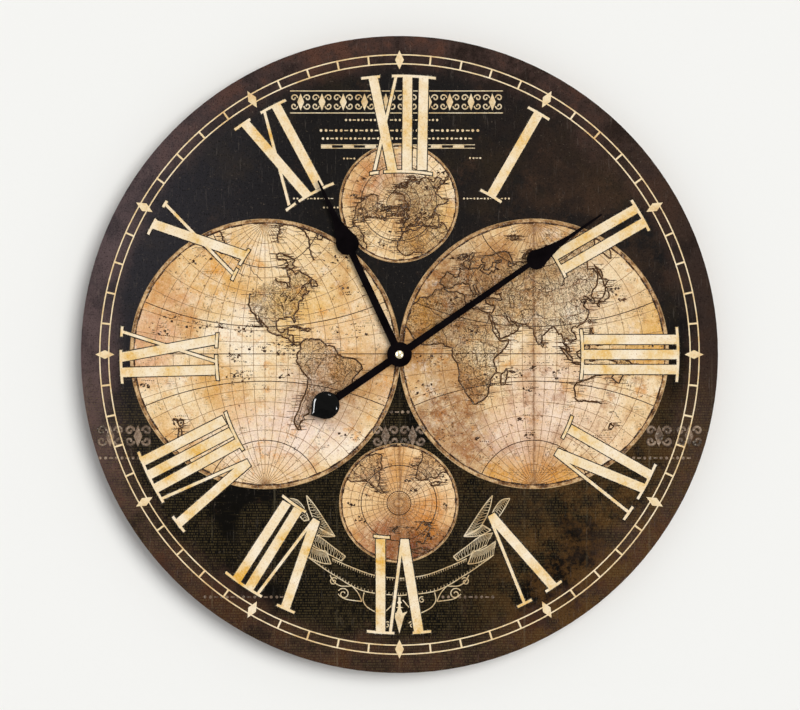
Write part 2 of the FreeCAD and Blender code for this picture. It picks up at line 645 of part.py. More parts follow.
def make_train():
    """Rotor, intermediate, second, third and centre wheels, on their arbors."""
    arbor = "train_arbor_radius"
    case_pivot = "%s - pivot_depth" % case_inner_front
    plate_pivot = levels("plate_pivot")[0]
    plate_back = levels("plate_pivot")[1]
    cover_pivot = "%s + pivot_depth" % levels("rear_cover")[0]
    magnet_front, magnet_back = levels("rotor_magnet")

    rotor = [
        rod("rotor_magnet", "magnet_radius", magnet_front, magnet_back, rotor_x, rotor_z),
        rod("rotor_arbor", arbor, plate_pivot, cover_pivot, rotor_x, rotor_z),
        gear("rotor_pinion", "train_pinion_teeth", "train_module", "rotor_pinion",
             rotor_x, rotor_z, "180 + rotor_bearing"),
    ]
    node(fuse("rotor", *rotor), "rotor")

    x, z = intermediate_x, intermediate_z
    intermediate = [
        gear("intermediate_disc", "intermediate_teeth", "train_module", "intermediate_wheel",
             x, z, "rotor_bearing"),
        gear("intermediate_pinion", "train_pinion_teeth", "train_module", "intermediate_pinion",
             x, z, "180 + intermediate_bearing"),
        rod("intermediate_arbor", arbor, plate_pivot, cover_pivot, x, z),
    ]
    node(fuse("intermediate_wheel", *intermediate), "intermediate_wheel")

    second = [
        gear("second_disc", "second_teeth", "train_module", "second_wheel",
             "0", hand_z, "intermediate_bearing"),
        gear("second_pinion", "train_pinion_teeth", "train_module", "second_pinion",
             "0", hand_z, "third_bearing"),
        rod("second_arbor", arbor, levels("second_pivot")[0], cover_pivot, "0", hand_z),
    ]
    node(fuse("second_wheel", *second), "second_wheel")

    third = [
        gear("third_disc", "third_teeth", "train_module", "third_wheel",
             third_x, third_z, "180 + third_bearing"),
        gear("third_pinion", "train_pinion_teeth", centre_module, "third_pinion",
             third_x, third_z, "180 + third_bearing"),
        rod("third_arbor", arbor, case_pivot, plate_back, third_x, third_z),
    ]
    node(fuse("third_wheel", *third), "third_wheel")

    front, back = levels("centre_wheel")
    disc = gear("centre_disc", "centre_teeth", centre_module, "centre_wheel", "0", hand_z, "third_bearing")
    bore = rod("centre_bore", "minute_arbor_radius + running_clearance", front + " - overrun",
               back + " + overrun", "0", hand_z)
    node(cut("centre_wheel", disc, bore), "centre_wheel")

    front, back = levels("clutch_spring")
    spring = ring("clutch_spring", "minute_arbor_radius", "clutch_radius",
                  "(%s) - (%s)" % (back, front), back, hand_z)
    node(spring, "clutch_spring")


def make_motor():
    """Stator plate, and the coil on the bar that closes it."""
    front, back = levels("stator")
    low, high = "%s - stator_height / 2" % rotor_z, "%s + stator_height / 2" % rotor_z
    inner, outer = "%s - stator_inner" % rotor_x, "%s + stator_outer" % rotor_x
    end = "%s + stator_reach" % rotor_x
    body = new_body("stator", y=back)
    sketch = new_sketch(body, "XZ_Plane")
    draw_outline(sketch, [
        (inner, low), (end, low), (end, low + " + stator_arm"), (outer, low + " + stator_arm"),
        (outer, high + " - stator_arm"), (end, high + " - stator_arm"), (end, high), (inner, high),
    ])
    draw_circle(sketch, "stator_hole_radius", rotor_x, rotor_z)
    pad(body, sketch, "(%s) - (%s)" % (back, front))
    node(body, "stator")

    front, back = levels("coil_core")
    coil_x = "(%s + coil_offset)" % rotor_x
    coil_y = "((%s + %s) / 2)" % (front, back)
    core_x = ("%s - core_width / 2" % coil_x, "%s + core_width / 2" % coil_x)
    node(box("coil_core", core_x, (front, back), (low, high)), "coil_core")

    half_length, half_width = "bobbin_length / 2", "bobbin_width / 2"
    across = ("%s - %s" % (coil_x, half_width), "%s + %s" % (coil_x, half_width))
    through = ("%s - %s" % (coil_y, half_width), "%s + %s" % (coil_y, half_width))
    coil_low, coil_high = "%s - %s" % (rotor_z, half_length), "%s + %s" % (rotor_z, half_length)
    winding_low, winding_high = coil_low + " + bobbin_flange", coil_high + " - bobbin_flange"
    hole = box("bobbin_hole", (core_x[0] + " - thread_clearance", core_x[1] + " + thread_clearance"),
               (front + " - thread_clearance", back + " + thread_clearance"),
               (coil_low + " - overrun", coil_high + " + overrun"))
    solid = fuse("bobbin_solid", box("flange_low", across, through, (coil_low, winding_low)),
                 box("flange_high", across, through, (winding_high, coil_high)),
                 upright("bobbin_tube", "bobbin_tube_radius", coil_low, coil_high, coil_x, coil_y))
    node(cut("coil_bobbin", solid, hole), "coil_bobbin")
    wound = upright("winding_solid", "winding_radius", winding_low, winding_high, coil_x, coil_y)
    inside = upright("winding_bore", "bobbin_tube_radius", coil_low, coil_high, coil_x, coil_y)
    node(cut("coil_winding", wound, inside), "coil_winding")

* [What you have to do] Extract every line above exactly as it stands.

* [Solution below]
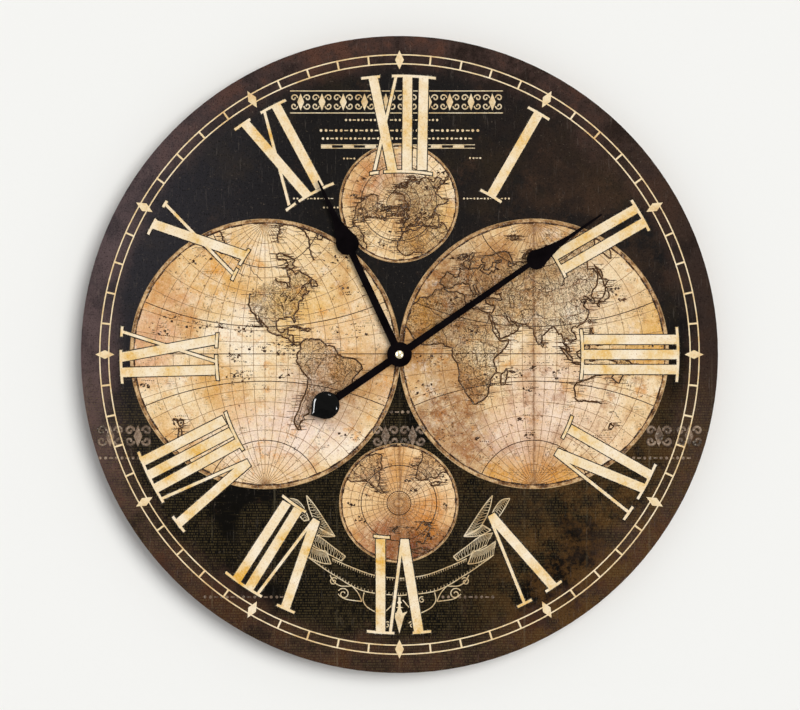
Write part 2 of the FreeCAD and Blender code for this picture. It picks up at line 645 of part.py. More parts follow.
def make_train():
    """Rotor, intermediate, second, third and centre wheels, on their arbors."""
    arbor = "train_arbor_radius"
    case_pivot = "%s - pivot_depth" % case_inner_front
    plate_pivot = levels("plate_pivot")[0]
    plate_back = levels("plate_pivot")[1]
    cover_pivot = "%s + pivot_depth" % levels("rear_cover")[0]
    magnet_front, magnet_back = levels("rotor_magnet")

    rotor = [
        rod("rotor_magnet", "magnet_radius", magnet_front, magnet_back, rotor_x, rotor_z),
        rod("rotor_arbor", arbor, plate_pivot, cover_pivot, rotor_x, rotor_z),
        gear("rotor_pinion", "train_pinion_teeth", "train_module", "rotor_pinion",
             rotor_x, rotor_z, "180 + rotor_bearing"),
    ]
    node(fuse("rotor", *rotor), "rotor")

    x, z = intermediate_x, intermediate_z
    intermediate = [
        gear("intermediate_disc", "intermediate_teeth", "train_module", "intermediate_wheel",
             x, z, "rotor_bearing"),
        gear("intermediate_pinion", "train_pinion_teeth", "train_module", "intermediate_pinion",
             x, z, "180 + intermediate_bearing"),
        rod("intermediate_arbor", arbor, plate_pivot, cover_pivot, x, z),
    ]
    node(fuse("intermediate_wheel", *intermediate), "intermediate_wheel")

    second = [
        gear("second_disc", "second_teeth", "train_module", "second_wheel",
             "0", hand_z, "intermediate_bearing"),
        gear("second_pinion", "train_pinion_teeth", "train_module", "second_pinion",
             "0", hand_z, "third_bearing"),
        rod("second_arbor", arbor, levels("second_pivot")[0], cover_pivot, "0", hand_z),
    ]
    node(fuse("second_wheel", *second), "second_wheel")

    third = [
        gear("third_disc", "third_teeth", "train_module", "third_wheel",
             third_x, third_z, "180 + third_bearing"),
        gear("third_pinion", "train_pinion_teeth", centre_module, "third_pinion",
             third_x, third_z, "180 + third_bearing"),
        rod("third_arbor", arbor, case_pivot, plate_back, third_x, third_z),
    ]
    node(fuse("third_wheel", *third), "third_wheel")

    front, back = levels("centre_wheel")
    disc = gear("centre_disc", "centre_teeth", centre_module, "centre_wheel", "0", hand_z, "third_bearing")
    bore = rod("centre_bore", "minute_arbor_radius + running_clearance", front + " - overrun",
               back + " + overrun", "0", hand_z)
    node(cut("centre_wheel", disc, bore), "centre_wheel")

    front, back = levels("clutch_spring")
    spring = ring("clutch_spring", "minute_arbor_radius", "clutch_radius",
                  "(%s) - (%s)" % (back, front), back, hand_z)
    node(spring, "clutch_spring")


def make_motor():
    """Stator plate, and the coil on the bar that closes it."""
    front, back = levels("stator")
    low, high = "%s - stator_height / 2" % rotor_z, "%s + stator_height / 2" % rotor_z
    inner, outer = "%s - stator_inner" % rotor_x, "%s + stator_outer" % rotor_x
    end = "%s + stator_reach" % rotor_x
    body = new_body("stator", y=back)
    sketch = new_sketch(body, "XZ_Plane")
    draw_outline(sketch, [
        (inner, low), (end, low), (end, low + " + stator_arm"), (outer, low + " + stator_arm"),
        (outer, high + " - stator_arm"), (end, high + " - stator_arm"), (end, high), (inner, high),
    ])
    draw_circle(sketch, "stator_hole_radius", rotor_x, rotor_z)
    pad(body, sketch, "(%s) - (%s)" % (back, front))
    node(body, "stator")

    front, back = levels("coil_core")
    coil_x = "(%s + coil_offset)" % rotor_x
    coil_y = "((%s + %s) / 2)" % (front, back)
    core_x = ("%s - core_width / 2" % coil_x, "%s + core_width / 2" % coil_x)
    node(box("coil_core", core_x, (front, back), (low, high)), "coil_core")

    half_length, half_width = "bobbin_length / 2", "bobbin_width / 2"
    across = ("%s - %s" % (coil_x, half_width), "%s + %s" % (coil_x, half_width))
    through = ("%s - %s" % (coil_y, half_width), "%s + %s" % (coil_y, half_width))
    coil_low, coil_high = "%s - %s" % (rotor_z, half_length), "%s + %s" % (rotor_z, half_length)
    winding_low, winding_high = coil_low + " + bobbin_flange", coil_high + " - bobbin_flange"
    hole = box("bobbin_hole", (core_x[0] + " - thread_clearance", core_x[1] + " + thread_clearance"),
               (front + " - thread_clearance", back + " + thread_clearance"),
               (coil_low + " - overrun", coil_high + " + overrun"))
    solid = fuse("bobbin_solid", box("flange_low", across, through, (coil_low, winding_low)),
                 box("flange_high", across, through, (winding_high, coil_high)),
                 upright("bobbin_tube", "bobbin_tube_radius", coil_low, coil_high, coil_x, coil_y))
    node(cut("coil_bobbin", solid, hole), "coil_bobbin")
    wound = upright("winding_solid", "winding_radius", winding_low, winding_high, coil_x, coil_y)
    inside = upright("winding_bore", "bobbin_tube_radius", coil_low, coil_high, coil_x, coil_y)
    node(cut("coil_winding", wound, inside), "coil_winding")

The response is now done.